● **AIM**
Within the data that follows, set down exactly the lines from the one containing "its full thickness" through the one containing "for node in", both ends included.

══════════════════════════════

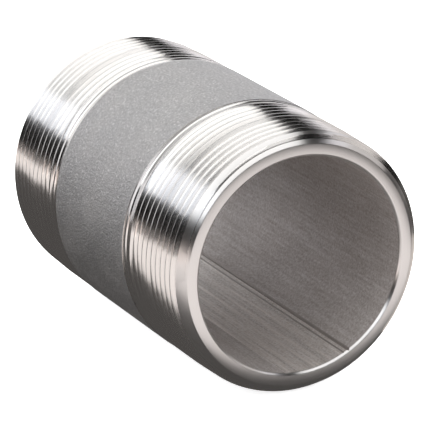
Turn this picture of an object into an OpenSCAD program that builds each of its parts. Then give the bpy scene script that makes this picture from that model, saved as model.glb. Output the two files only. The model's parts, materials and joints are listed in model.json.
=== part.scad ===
// Threaded pipe nipple, 2 in nominal pipe size, Schedule 80 welded stainless pipe.
// +X is the pipe axis, +Z is up, the origin is the middle of the bounding box.

/* [Pipe] */
// Overall length over both end faces
nipple_length = 88.9; // [70:0.1:300]
// Outside diameter of the pipe
pipe_od = 60.325; // [60.1:0.005:60.6]
// Wall thickness
pipe_wall_t = 5.54; // [3.91:0.01:8.74]

/* [Taper pipe thread] */
// Threads in 25.4 mm
threads_per_inch = 11.5; // [8, 11.5, 14]
// Pitch diameter at the end face
pitch_dia_end = 57.633; // [57.5:0.001:57.8]
// Distance from the end face at which the roots start to run out
full_thread_length = 19.22; // [15:0.01:22]
// Distance from the end face at which the thread has vanished
total_thread_length = 26.88; // [24:0.01:30]
// Depth by which the thread crests sit under the pipe surface next to the barrel
crest_skim = 0.1; // [0.05:0.01:0.2]

/* [End edges] */
// Radial width of the outer 45 degree chamfer, measured from the pipe surface
outer_chamfer = 2.76; // [2.4:0.01:3.2]
// Radial width of the inner 45 degree chamfer
inner_chamfer = 0.5; // [0.4:0.05:1.2]

/* [Welded seam] */
// Direction of the middle of the seam, from +Y towards +Z
seam_direction = -79; // [-180:1:180]
// Width of the seam band along the bore
seam_width = 15.8; // [8:0.1:20]

/* [Hidden] */

FULL_TURN = 360;
QUARTER_TURN = 90;
THREAD_ANGLE = 60;
// Taper pipe threads grow 1 in 16 on the diameter
TAPER_ON_RADIUS = 1 / 32;
// Share of the pitch that is left as thread height between the crest and root flats
HEIGHT_TO_PITCH = 0.8;
POINTS_PER_PITCH = 4;
STEPS_PER_TURN = 48;
// Radius by which the thread envelope stands clear of the pipe where nothing is cut
CLEAR = 1;
$fn = 96;

pipe_r = pipe_od / 2;
bore_r = pipe_r - pipe_wall_t;
half_length = nipple_length / 2;
pitch = 25.4 / threads_per_inch;
flank_slope = tan(THREAD_ANGLE);
sharp_height = pitch * flank_slope / 2;
thread_height = HEIGHT_TO_PITCH * pitch;
skim_r = pipe_r - crest_skim;
root_r_at_runout = pitch_cone_r(full_thread_length) - thread_height / 2;
barrel_half = half_length - total_thread_length;
seam_angle = seam_width / bore_r * FULL_TURN / (2 * PI);
seam_start = seam_direction + QUARTER_TURN - seam_angle / 2;

// Crests of one end: enough of them to reach from past the end face to the barrel at every angle
crest_count = ceil((total_thread_length + pitch) / pitch) + 3;
block_columns = crest_count * POINTS_PER_PITCH;
columns = 2 * block_columns + 2;

// Pitch cone radius at a distance from the end face
function pitch_cone_r(s) = pitch_dia_end / 2 + s * TAPER_ON_RADIUS;

// Crest radius: the full crest until it meets the skimmed pipe surface
function crest_r(s) = min(pitch_cone_r(s) + thread_height / 2, skim_r);

// Root radius: full depth, then a straight run-out up to the skimmed surface
function root_r(s) =
    s <= full_thread_length ? pitch_cone_r(s) - thread_height / 2
    : min(skim_r, root_r_at_runout + (skim_r - root_r_at_runout)
        * (s - full_thread_length) / (total_thread_length - full_thread_length));

// Half width of the thread ridge at radius r, at a distance s from the end face
function ridge_half(s, r) =
    min(pitch / 2, max(0, (pitch_cone_r(s) + sharp_height / 2 - r) / flank_slope));

// Offset along the axis and radius of corner k of the ridge whose crest is at s
function corner_offset(s, k) =
    k == 0 ? -ridge_half(s, root_r(s))
    : k == 1 ? -ridge_half(s, crest_r(s))
    : k == 2 ? ridge_half(s, crest_r(s))
    : ridge_half(s, root_r(s));
function corner_r(s, k) = k == 0 || k == 3 ? root_r(s) : crest_r(s);

// Point in a half plane at an angle about the axis
function turned(r, angle, z) = [r * cos(angle), r * sin(angle), z];

// Corner of the thread at the low end of z, held between the run-past end and the barrel
function low_point(i, angle) =
    let (crest_z = -half_length - 2 * pitch + pitch * (floor(i / POINTS_PER_PITCH) + angle / FULL_TURN))
    let (s = max(0, crest_z + half_length))
    let (z = crest_z + corner_offset(s, i % POINTS_PER_PITCH))
    z <= -half_length - pitch ? turned(root_r(0), angle, -half_length - pitch)
    : z >= -barrel_half ? turned(skim_r, angle, -barrel_half)
    : turned(corner_r(s, i % POINTS_PER_PITCH), angle, z);

// The same for the high end of z
function high_point(i, angle) =
    let (crest_z = barrel_half - 2 * pitch + pitch * (floor(i / POINTS_PER_PITCH) + angle / FULL_TURN))
    let (s = max(0, half_length - crest_z))
    let (z = crest_z + corner_offset(s, i % POINTS_PER_PITCH))
    z >= half_length + pitch ? turned(root_r(0), angle, half_length + pitch)
    : z <= barrel_half ? turned(skim_r, angle, barrel_half)
    : turned(corner_r(s, i % POINTS_PER_PITCH), angle, z);

function envelope_point(i, angle) =
    i < block_columns ? low_point(i, angle)
    : i == block_columns ? turned(pipe_r + CLEAR, angle, -barrel_half)
    : i == block_columns + 1 ? turned(pipe_r + CLEAR, angle, barrel_half)
    : high_point(i - block_columns - 2, angle);

// Number of the point in column i at step j; after a full turn the ridges have moved on by one pitch
function point_number(i, j) =
    j < STEPS_PER_TURN ? j * columns + i
    : i < block_columns ? min(i + POINTS_PER_PITCH, block_columns - 1)
    : i < block_columns + 2 ? i
    : min(i + POINTS_PER_PITCH, columns - 1);

// Solid with the outside shape of both threads, standing clear of the pipe along the barrel
module thread_envelope() {
    points = [
        for (j = [0 : STEPS_PER_TURN - 1])
            for (i = [0 : columns - 1])
                envelope_point(i, FULL_TURN * j / STEPS_PER_TURN)
    ];
    skin = [
        for (j = [0 : STEPS_PER_TURN - 1])
            for (i = [0 : columns - 2])
                let (a = point_number(i, j))
                let (b = point_number(i + 1, j))
                let (c = point_number(i + 1, j + 1))
                let (d = point_number(i, j + 1))
                for (t = [[a, b, c], [a, c, d]])
                    if (norm(points[t[0]] - points[t[1]]) > 0
                        && norm(points[t[1]] - points[t[2]]) > 0
                        && norm(points[t[2]] - points[t[0]]) > 0)
                        t
    ];
    low_cap = [for (j = [0 : STEPS_PER_TURN - 1]) point_number(0, j)];
    high_cap = [for (j = [STEPS_PER_TURN - 1 : -1 : 0]) point_number(columns - 1, j)];
    polyhedron(points = points, faces = concat(skin, [low_cap, high_cap]), convexity = 20);
}

// Plain pipe before threading, chamfered at both ends, over part of the turn
module blank(start, sweep) {
    rotate([0, 0, start])
        rotate_extrude(angle = sweep)
            polygon([
                [bore_r + inner_chamfer, -half_length],
                [pipe_r - outer_chamfer, -half_length],
                [pipe_r, -half_length + outer_chamfer],
                [pipe_r, half_length - outer_chamfer],
                [pipe_r - outer_chamfer, half_length],
                [bore_r + inner_chamfer, half_length],
                [bore_r, half_length - inner_chamfer],
                [bore_r, -half_length + inner_chamfer]
            ]);
}

// Wall of rolled stainless strip, open along the seam
module pipe_wall() {
    color("silver")
        rotate([0, 90, 0])
            intersection() {
                blank(seam_start + seam_angle, FULL_TURN - seam_angle);
                thread_envelope();
            }
}

// Weld metal that closes the wall through its full thickness
module seam_weld() {
    color("gainsboro")
        rotate([0, 90, 0])
            intersection() {
                blank(seam_start, seam_angle);
                thread_envelope();
            }
}

pipe_wall();
seam_weld();
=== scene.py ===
import json
import math

import bpy
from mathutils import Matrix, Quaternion, Vector


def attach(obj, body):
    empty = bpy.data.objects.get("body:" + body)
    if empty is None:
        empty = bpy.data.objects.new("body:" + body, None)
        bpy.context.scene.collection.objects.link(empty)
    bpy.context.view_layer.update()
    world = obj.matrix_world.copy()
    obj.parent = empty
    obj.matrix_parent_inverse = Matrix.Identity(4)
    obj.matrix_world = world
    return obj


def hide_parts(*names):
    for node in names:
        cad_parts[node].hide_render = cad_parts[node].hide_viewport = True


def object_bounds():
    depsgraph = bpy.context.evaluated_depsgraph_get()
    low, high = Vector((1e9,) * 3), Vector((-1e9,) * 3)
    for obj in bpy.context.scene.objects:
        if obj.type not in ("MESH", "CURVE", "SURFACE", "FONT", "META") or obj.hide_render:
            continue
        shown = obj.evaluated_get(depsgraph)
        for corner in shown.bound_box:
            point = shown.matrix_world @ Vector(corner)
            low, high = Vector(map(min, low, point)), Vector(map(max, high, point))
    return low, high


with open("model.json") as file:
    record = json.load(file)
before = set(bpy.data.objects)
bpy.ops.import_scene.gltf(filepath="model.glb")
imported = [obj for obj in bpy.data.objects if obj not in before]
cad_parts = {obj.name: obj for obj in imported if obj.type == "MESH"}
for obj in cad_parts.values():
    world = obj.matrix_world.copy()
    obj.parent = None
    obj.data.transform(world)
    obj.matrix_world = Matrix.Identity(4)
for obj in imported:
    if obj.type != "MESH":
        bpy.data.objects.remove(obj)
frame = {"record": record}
cad_low, cad_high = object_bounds()


# ---------------------------------------------------------------- pipe blank
# A length of welded stainless pipe, Schedule 80, sawn to length and turned down at
# both ends to a wide outer bevel and a narrow inner one. Outside and bore keep the
# dull pickled skin that the mill left; only the bevels and the end faces are cut.
MM = 0.001
mounts = {mount["name"]: mount for mount in frame["record"]["mounts"]}
half_length = (cad_high.x - cad_low.x) / 2
pipe_r = mounts["barrel"]["dims"]["r_mm"] * MM
wall = 5.54 * MM
bore_r = pipe_r - wall
outer_bevel = 2.76 * MM
inner_bevel = 0.5 * MM
edge_break = 0.12 * MM
same_point = 0.001 * MM
STEPS_ROUND = 144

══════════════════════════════

● **EXERCISE ANSWER**
// Weld metal that closes the wall through its full thickness
module seam_weld() {
    color("gainsboro")
        rotate([0, 90, 0])
            intersection() {
                blank(seam_start, seam_angle);
                thread_envelope();
            }
}

pipe_wall();
seam_weld();
=== scene.py ===
import json
import math

import bpy
from mathutils import Matrix, Quaternion, Vector


def attach(obj, body):
    empty = bpy.data.objects.get("body:" + body)
    if empty is None:
        empty = bpy.data.objects.new("body:" + body, None)
        bpy.context.scene.collection.objects.link(empty)
    bpy.context.view_layer.update()
    world = obj.matrix_world.copy()
    obj.parent = empty
    obj.matrix_parent_inverse = Matrix.Identity(4)
    obj.matrix_world = world
    return obj


def hide_parts(*names):
    for node in names:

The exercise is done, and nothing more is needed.